Dr. Edward Joyner was born in the small rural community of Farmville, North Carolina where he attended segregated schools. He graduated from H. B. Suggs High School in 1965 with honors and attended Elizabeth City State University in Elizabeth City, North Carolina where he graduated with high honors receiving a degree in the Social Sciences.
While at Elizabeth City State, Joyner was active in the Southern Christian Leadership Conference, the vehicle that Dr. Martin Luther King Jr. used as the vanguard for the human rights movement.
He established the African American History curriculum at Hillhouse High School in 1970 with support from Mr. Thomas Raggozino, the chair of the history department, and Mr. Eugene Vitelli the school’s principal. He received a Master of Arts in Teaching from Wesleyan University in 1973 with high honors and completed his doctoral studies in School Administration at the University of Bridgeport in 1989. He has been an assistant principal and principal at the high and middle school levels, a head basketball coach (community college) and an assistant professor and administrator at the Yale Child Study Center where he was the Executive Director of the School Development Program at Yale, the oldest and most comprehensive school change program in America. He retired from Sacred Heart University in 2013 where he had served as the Director of the Five Year Masters of Arts in Education Program. Over the course of his 8 year tenure at Sacred Heart, Dr, Joyner taught and mentored several hundred teacher education majors. Some are currently employed in the New Haven Public Schools.
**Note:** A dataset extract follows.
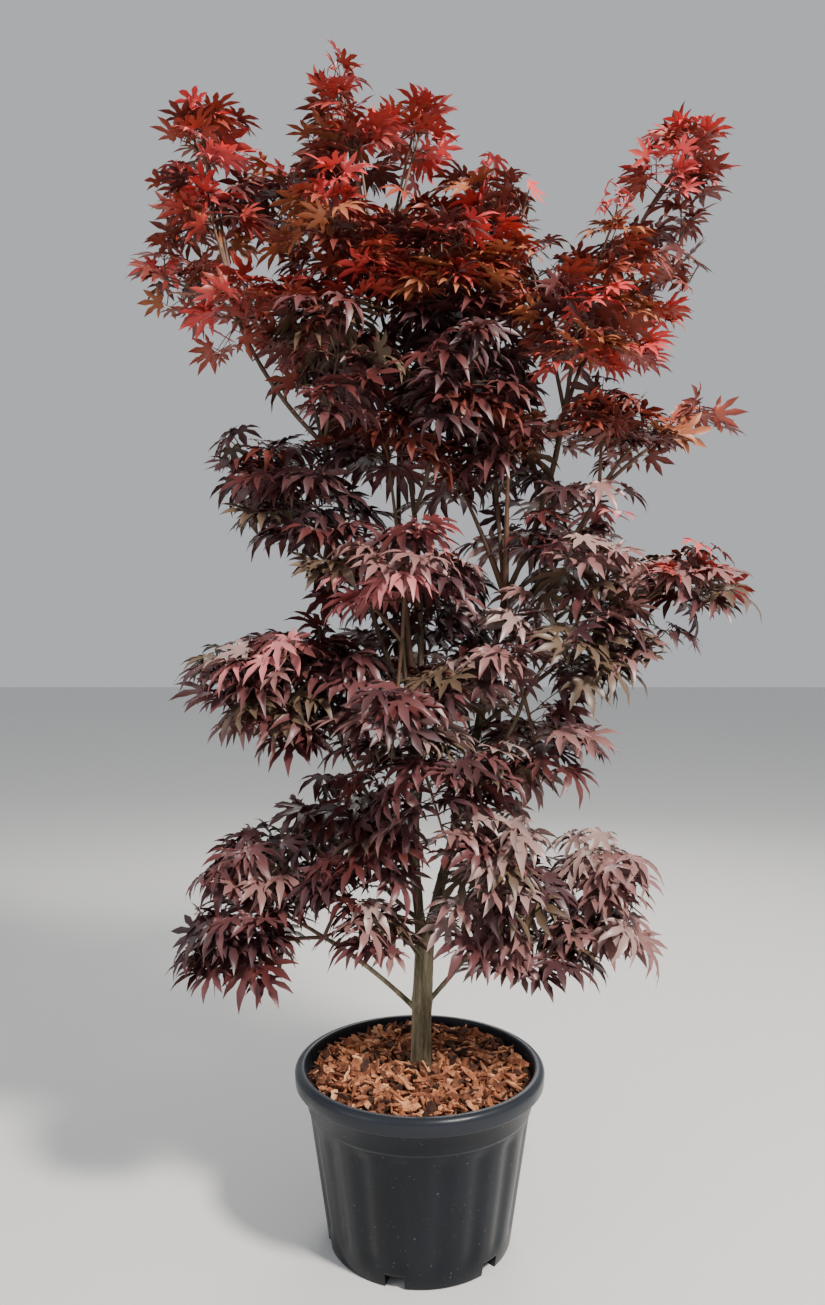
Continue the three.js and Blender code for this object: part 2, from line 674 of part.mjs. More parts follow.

Dr. Joyner has presented throughout the world and trained educators and social policy makers throughout the United States. He has appeared on BET Tonight, NBC, and ABC addressing issues related to improving schools, especially for minority children. He is the author of the award winning Ebony Guide to Black Student Excellence and has been honored with several other awards in communities throughout the country for his work as an education change agent. He is the co-author of six books addressing the education of poor and/or minority children. They include Rallying the Village and Child by Child, two of the best sellers at Columbia Teachers College Press. He is the lead author of the Field Guide to Comer Schools in Action (Corwin Press, 2005) that describes thirty-five years of work done by the staff of the School Development Program and its founder, Dr. James P. Comer. And he has written chapters in several other books addressing issues of large-scale change in diverse communities. His worked with the ABC television network to do a retrospective evaluation of the Black and White kindergartners who integrated the Shaker Heights school system near Cleveland, Ohio several years after the Brown decision. The results were used to create an ABC primetime special on school integration that was shown on August 2005. His favorite quote is taken from the words of one of his intellectual heroes, Dr. Benjamin Mays, who was president of Morehouse College: “When you are born behind in the race of life, you must run faster.”